When should you use microservices vs. a monolith?
According to Richardson’s pattern language, microservices are most beneficial when an application is large and complex, when multiple teams need to work independently on different parts of the system, and when different components have different scaling requirements. A monolithic architecture is preferable for smaller applications, smaller teams, or early-stage projects where requirements are still evolving rapidly. Richardson advocates starting with a well-structured “modular monolith” and decomposing into microservices only when the benefits clearly outweigh the added complexity of distributed systems.
What is event sourcing and how does it relate to CQRS?
Event sourcing is a pattern where the state of a domain entity is stored as a sequence of immutable events rather than as a current-state snapshot.

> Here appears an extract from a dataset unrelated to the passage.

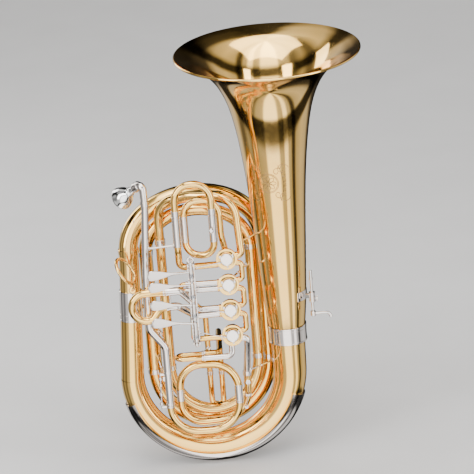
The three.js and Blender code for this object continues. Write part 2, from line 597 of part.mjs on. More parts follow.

To determine the current state, you replay all events from the beginning (or from a snapshot). CQRS (Command Query Responsibility Segregation) separates the write model (which processes commands and produces events) from the read model (which is optimized for queries). The two patterns are often used together because event sourcing naturally produces a stream of events that can be used to build optimized read models, but each pattern can also be used independently.
How has Richardson’s work influenced modern cloud-native development?
Richardson’s pattern language has been implemented across the entire cloud-native ecosystem. Spring Cloud implements API Gateway, Circuit Breaker, and Service Discovery patterns. Kubernetes and service meshes like Istio implement deployment and cross-cutting concerns patterns. His Saga pattern has become the standard approach to distributed data consistency. Beyond specific implementations, his systematic approach to documenting architectural trade-offs has influenced how the industry discusses and evaluates architectural decisions, moving the conversation from hype-driven advocacy to evidence-based pattern matching.